My first lesson: Go that way.

Fun is not the right word to describe the event.  Total focus, delight, deep satisfaction, - oh yeah it was fun.  Memories of sailing with my dad, the delight of hanging out with my son, hot sun, perfect wind, Handsome Husband watching from the shore enjoying a cigar, it was a complete blast.

Fine Young Man recognized early on that an important element of my lesson was to learn what to do when things go awry: getting dumped and righting the boat.  Once that was accomplished – both being way easier than I anticipated – the rest was just fun zigging and zagging across the lake like I knew what I was doing.  Handsome Husband could hear me laughing from the shore.
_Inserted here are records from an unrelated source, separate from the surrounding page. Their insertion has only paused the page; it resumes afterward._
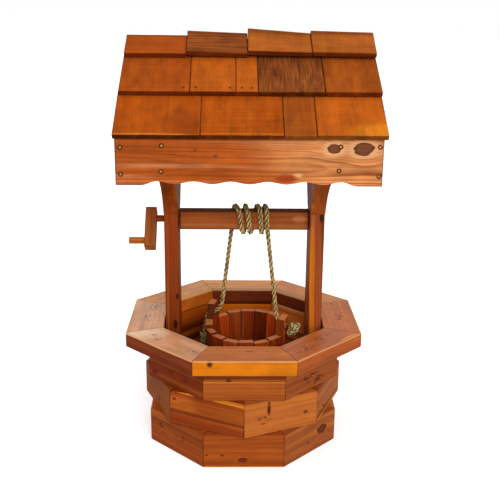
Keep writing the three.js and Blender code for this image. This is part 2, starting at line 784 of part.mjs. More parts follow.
function bucketStaves() {
  const staves = [];
  for (let index = 0; index < stave_count; index += 1) {
    staves.push(stave(index));
  }
  const hole_z = bucket_height + ear_rise - ear_hole_drop;
  const hole_reach = staveOuterAt(hole_z) - stave_thick / 2;
  const half_bore = stave_thick + cut_overrun;
  const holes = [0, Math.PI].map((turn) => {
    const bore = roundAlongX(ear_hole_across / 2, -half_bore, half_bore);
    bore.rotateY(ear_hole_slant);
    bore.translate(hole_reach, 0, hole_z);
    return bore.rotateZ(turn);
  });
  return cutFrom(joined(staves), holes);
}
piece(bucket, 'bucket_staves', bucketStaves(), bucket_cedar);

function bucketBase() {
  const toCorner = (z) => (staveOuterAt(z) - stave_thick - seat_gap) / Math.cos(half_stave);
  const low = toCorner(bucket_base_lift);
  const high = toCorner(bucket_base_lift + bucket_base_thick);
  const disc = new THREE.CylinderGeometry(high, low, bucket_base_thick, stave_count);
  disc.rotateX(Math.PI / 2);
  disc.rotateZ(Math.PI / 2 + half_stave);
  return disc.translate(0, 0, bucket_base_lift + bucket_base_thick / 2);
}
piece(bucket, 'bucket_base', bucketBase(), bucket_cedar);

// The knots that stop the rope outside the ears.
function knot(across, high) {
  const ball = new THREE.SphereGeometry(1, 16, 10);
  ball.rotateX(Math.PI / 2);
  return ball.scale(across / 2, across / 2, high / 2);
}
piece(well, 'right_knot', knot(knot_across, knot_height), rope_fibre).position.set(...right_knot_place);
const tail_knot = knot(tail_knot_across, tail_knot_height);
piece(well, 'left_knot', tail_knot, rope_fibre).position.set(...left_knot_place);

export default well;
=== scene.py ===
import math

import bpy
from mathutils import Matrix, Vector, noise


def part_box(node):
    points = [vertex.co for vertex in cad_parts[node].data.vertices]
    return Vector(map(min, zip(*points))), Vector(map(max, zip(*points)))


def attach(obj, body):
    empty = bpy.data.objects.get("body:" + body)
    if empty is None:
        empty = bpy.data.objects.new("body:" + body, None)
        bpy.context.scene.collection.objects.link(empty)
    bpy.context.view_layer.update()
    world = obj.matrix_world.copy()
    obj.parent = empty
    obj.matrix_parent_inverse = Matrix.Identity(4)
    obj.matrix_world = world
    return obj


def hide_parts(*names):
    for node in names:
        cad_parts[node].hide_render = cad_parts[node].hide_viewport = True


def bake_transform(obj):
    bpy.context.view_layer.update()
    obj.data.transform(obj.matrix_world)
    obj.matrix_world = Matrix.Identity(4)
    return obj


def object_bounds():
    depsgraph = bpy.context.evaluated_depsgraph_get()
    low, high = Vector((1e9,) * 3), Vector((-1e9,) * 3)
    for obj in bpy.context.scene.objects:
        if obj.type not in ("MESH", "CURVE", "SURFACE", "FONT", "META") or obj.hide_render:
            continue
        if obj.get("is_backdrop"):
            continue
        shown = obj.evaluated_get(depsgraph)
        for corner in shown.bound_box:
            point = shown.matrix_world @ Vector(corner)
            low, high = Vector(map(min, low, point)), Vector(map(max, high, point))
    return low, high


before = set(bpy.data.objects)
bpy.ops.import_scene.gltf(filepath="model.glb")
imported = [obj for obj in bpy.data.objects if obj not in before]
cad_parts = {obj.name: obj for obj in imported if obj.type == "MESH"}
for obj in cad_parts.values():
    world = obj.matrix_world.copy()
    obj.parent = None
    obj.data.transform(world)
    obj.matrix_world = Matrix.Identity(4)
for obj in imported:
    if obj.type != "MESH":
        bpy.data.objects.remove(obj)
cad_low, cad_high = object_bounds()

# The view and the studio. The camera stands in front of the well, a little above its ridge, and looks down
# towards the rim, as it did for the photograph. A pale floor, an even pale room and three broad, soft lamps
# light it plainly.
scene = bpy.context.scene
scene.view_settings.view_transform = "Standard"
photo_side = 500
camera_place = Vector((-0.034766, -2.044364, 1.098354))
camera_turn = math.radians(1.416)
camera_dip = math.radians(16.466)
camera_tilt = math.radians(0.66)
camera_focus = 818.908
camera_sensor = 36
room_light = 0.45
paper_pale = 0.55
paper_seen = 0.95
paper_glow = 0.42

ahead = Vector((
    math.sin(camera_turn) * math.cos(camera_dip),
    math.cos(camera_turn) * math.cos(camera_dip),
    -math.sin(camera_dip),
))
level_right = Vector((math.cos(camera_turn), -math.sin(camera_turn), 0))
level_up = level_right.cross(ahead)
tilted_right = math.cos(camera_tilt) * level_right + math.sin(camera_tilt) * level_up
tilted_up = -math.sin(camera_tilt) * level_right + math.cos(camera_tilt) * level_up
turned = Matrix((tilted_right, tilted_up, -ahead)).transposed().to_4x4()


def in_scene(name, data):
    """A new object of the scene."""
    thing = bpy.data.objects.new(name, data)
    scene.collection.objects.link(thing)
    return thing


def new_mesh(name, points, faces=()):
    """A new mesh object, its faces given as the numbers of their points."""
    mesh = bpy.data.meshes.new(name)
    mesh.from_pydata([tuple(point) for point in points], [], faces)
    return in_scene(name, mesh)


camera = in_scene("photo camera", bpy.data.cameras.new("photo camera"))
camera.matrix_world = Matrix.Translation(camera_place) @ turned
camera.data.sensor_width = camera_sensor
camera.data.lens = camera_focus / photo_side * camera_sensor
scene.camera = camera


class Nodes:
    """A node tree, with a short way to add each node that most of it is made of."""

    def __init__(self, tree):
        self.tree = tree

    def feed(self, node, inputs):
        """Sets inputs, each by its name or number, to a value or to another node's output."""
        for key, value in dict(inputs).items():
            if isinstance(value, bpy.types.NodeSocket):
                self.tree.links.new(value, node.inputs[key])
            else:
                node.inputs[key].default_value = value

    def add(self, kind, inputs=(), **settings):
        node = self.tree.nodes.new(kind)
        for name, value in settings.items():
            setattr(node, name, value)
        self.feed(node, inputs)
        return node

    def out(self, kind, inputs=(), **settings):
        return self.add(kind, inputs, **settings).outputs[0]

    def calc(self, operation, *terms):
        return self.out("ShaderNodeMath", enumerate(terms), operation=operation)

    def vector(self, operation, *terms):
        found = self.add("ShaderNodeVectorMath", enumerate(terms), operation=operation)
        return found.outputs["Value" if operation in ("LENGTH", "DOT_PRODUCT") else "Vector"]

    def shade(self, colour, light):
        return self.out("ShaderNodeVectorMath", {0: colour, "Scale": light}, operation="SCALE")

    def ramp(self, value, start, end, low=0.0, high=1.0, easing="LINEAR"):
        """Goes from low to high while the value goes from start to end."""
        return self.out("ShaderNodeMapRange", {
            "Value": value, "From Min": start, "From Max": end, "To Min": low, "To Max": high,
        }, interpolation_type=easing)

    def step(self, *values):
        return self.ramp(*values, easing="SMOOTHSTEP")

    def blend(self, share, first, second):
        return self.add("ShaderNodeMix", {0: share, 6: first, 7: second}, data_type="RGBA").outputs[2]

    def split(self, vector):
        return self.add("ShaderNodeSeparateXYZ", {0: vector}).outputs

    def join(self, *parts):
        return self.out("ShaderNodeCombineXYZ", enumerate(parts))

    def surface(self, inputs):
        shader = self.out("ShaderNodeBsdfPrincipled", inputs)
        self.add("ShaderNodeOutputMaterial", {"Surface": shader})


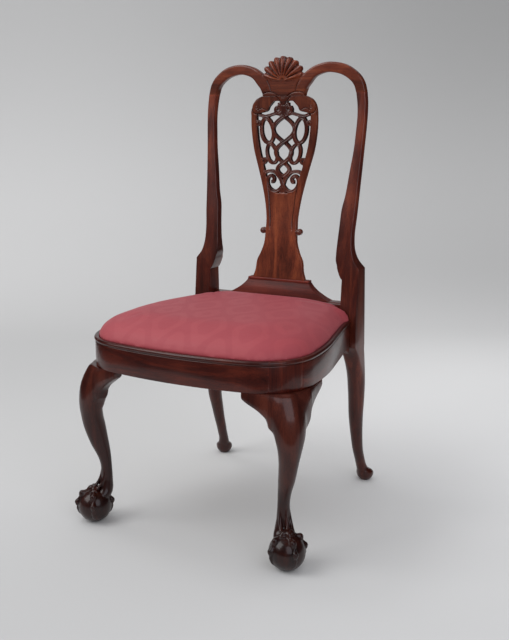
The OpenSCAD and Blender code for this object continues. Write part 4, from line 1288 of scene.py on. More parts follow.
@dataclass
class RearPost:
    """Rear leg with its pad foot and the stile above it, sawn from one plank."""

    plan: SeatPlan
    top_z: float = 903.0
    post_w: float = 39.0
    post_d: float = 38.0
    post_swell: float = 17.0
    shoulder_h: float = 112.0
    hollow_h: float = 87.0
    shoulder_in: float = 21.0
    hollow_in: float = 12.8
    stile_belly: float = 33.5
    stile_w: float = 19.5
    stile_d: float = 22.0
    back_rake: float = 60.0
    leg_r: float = 20.3
    ankle_r: float = 11.8
    pad_r: float = 20.0
    pad_h: float = 29.0
    pad_out: float = 7.0
    bracket_l: float = 24.0
    bracket_h: float = 15.0

    def __post_init__(self) -> None:
        """Works out the post's faces."""
        self.outer = self.plan.back_w / 2
        self.inner = self.outer - self.post_w
        self.shoulder_z = self.plan.rim_h + self.shoulder_h
        self.hollow_z = self.plan.rim_h + self.hollow_h

    def share(self, z: float) -> float:
        """Share of the stile's length at a height above its shoulder."""
        return (z - self.shoulder_z) / (self.top_z - self.shoulder_z)

    def out_x(self, z: float) -> float:
        """Outer face at a height.

        Args:
            z: The height.

        Returns:
            Its x.
        """
        rows = [
            [0, 0], [0.04, 0.55], [0.075, 0.8], [0.12, 0.95], [0.2, 1], [0.3, 0.88],
            [0.45, 0.76], [0.7, 0.55], [0.85, 0.42], [0.94, 0.44], [1, 0.55],
        ]
        if z <= self.shoulder_z:
            return self.outer
        return self.outer - self.shoulder_in * smooth(rows, self.share(z))

    def in_x(self, z: float) -> float:
        """Inner face at a height.

        Args:
            z: The height.

        Returns:
            Its x.
        """
        slim, belly, post_w, hollow = self.stile_w, self.stile_belly, self.post_w, self.hollow_in
        rows = [
            [0, post_w + hollow], [0.02, post_w + hollow * 0.65], [0.09, belly + 5], [0.2, belly],
            [0.33, belly], [0.42, mix(slim, belly, 0.62)], [0.55, mix(slim, belly, 0.35)],
            [0.68, slim + 0.7], [0.78, slim], [0.88, slim], [1, slim + 2.5],
        ]
        if z <= self.hollow_z:
            return self.inner
        if z < self.shoulder_z:
            return self.inner - hollow * ((z - self.hollow_z) / (self.shoulder_z - self.hollow_z)) ** 0.65
        return self.out_x(z) - smooth(rows, self.share(z))

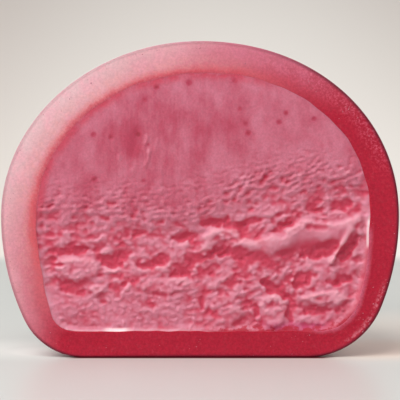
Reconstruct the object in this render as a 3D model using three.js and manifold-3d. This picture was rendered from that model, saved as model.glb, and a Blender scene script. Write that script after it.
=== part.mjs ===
// Half of a mochi ice cream, cut straight through its middle: a soft dome of
// rice dough, with the ice cream that fills it as a second solid.
//
// Millimetres, +Z up. The origin is at the middle of the footprint. The cut
// face looks along -Y, the round back along +Y, and the flat base rests at z = 0.

import * as THREE from 'three';
import { mergeVertices } from 'three/addons/utils/BufferGeometryUtils.js';
import Module from 'manifold-3d';

const wasm = await Module();
wasm.setup();

// ---------------------------------------------------------------- sizes

const DOME_WIDTH = 48;                       // across the widest point
const DOME_HEIGHT = 38.2;
const WAIST_HEIGHT = 17;                     // height of the widest point
const DOME_DEPTH = DOME_WIDTH / 2;           // half of the round dome is left
const CUT_Y = -DOME_DEPTH / 2;               // the plane of the cut

const WALL_SIDE = 3.9;                       // dough at the waist
const WALL_CROWN = 3.8;                      // dough over the top
const WALL_BASE = 3.2;                       // dough under the ice cream
const FILLING_SHIFT = 0.4;                   // the ice cream sits off centre
const GAP = 0.3;                             // clearance between the two solids

// A profile runs from the crown, an oval arc down to the waist, a flank arc
// that draws in below it, and a foot arc that rounds into the flat floor.
// Where left and right differ, the profile blends from one to the other.
const SKIN = {
  shift: 0,
  halfWidth: DOME_WIDTH / 2,
  crown: DOME_HEIGHT,
  floor: 0,
  flankRadius: 29.4,
  footRadius: { left: 8, right: 9.7 },
  fullness: { left: 1.98, right: 2.08 },     // 2 is a true ellipse
};
const CAVITY = {
  shift: FILLING_SHIFT,
  halfWidth: DOME_WIDTH / 2 - WALL_SIDE,
  crown: DOME_HEIGHT - WALL_CROWN,
  floor: WALL_BASE,
  flankRadius: 40,
  footRadius: { left: 2.6, right: 5.2 },
  fullness: { left: 2, right: 2.12 },
};
const FILLING = {
  ...CAVITY,
  halfWidth: CAVITY.halfWidth - GAP,
  crown: CAVITY.crown - GAP,
  floor: CAVITY.floor + GAP,
  flankRadius: CAVITY.flankRadius - GAP,
  footRadius: { left: CAVITY.footRadius.left - GAP, right: CAVITY.footRadius.right - GAP },
};

// Steps of the facets, round the outline of the cut and from it to the back.
const SKIN_STEPS = { around: 88, toBack: 20 };
const CAVITY_STEPS = { around: 72, toBack: 14 };
const FOOT_CROWDING = 0.6;                   // 0 spaces the steps evenly, 1 crowds them at the foot

// The pressed dough swells and sinks at the back, less and less towards its base.
const SWELL = { height: 0.35, spacing: 9, seed: 3, calmFoot: 8 };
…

Sailing, like living well, seems to be about balance, both literally and figuratively.  Being too careful puts you in a position to wallow or flounder, meaning, quite simply, you don’t get anywhere.  Taking too many risks or not paying attention and you’re swamped before you know it.  Keeping yourself in the sweet spot takes experience and knowledge plus a willingness to experiment and except the consequences.  You can’t learn to sail by reading a book; you have to get wet.
Tim and I, soaked, sunburnt, and loving it.
There are lessons in all that for a studio practice as well, of course. 
Balance: risk, safety; pushing, pulling; standing boldly before the easel or checking email just one more time…

How is your balance?

1 comment:

Liz Crain said...

I am so with you on this: thanks for sharing your success-at-last and how it happened. Love those Fine Young Men, too. And, yes, it all applies to the studio as well.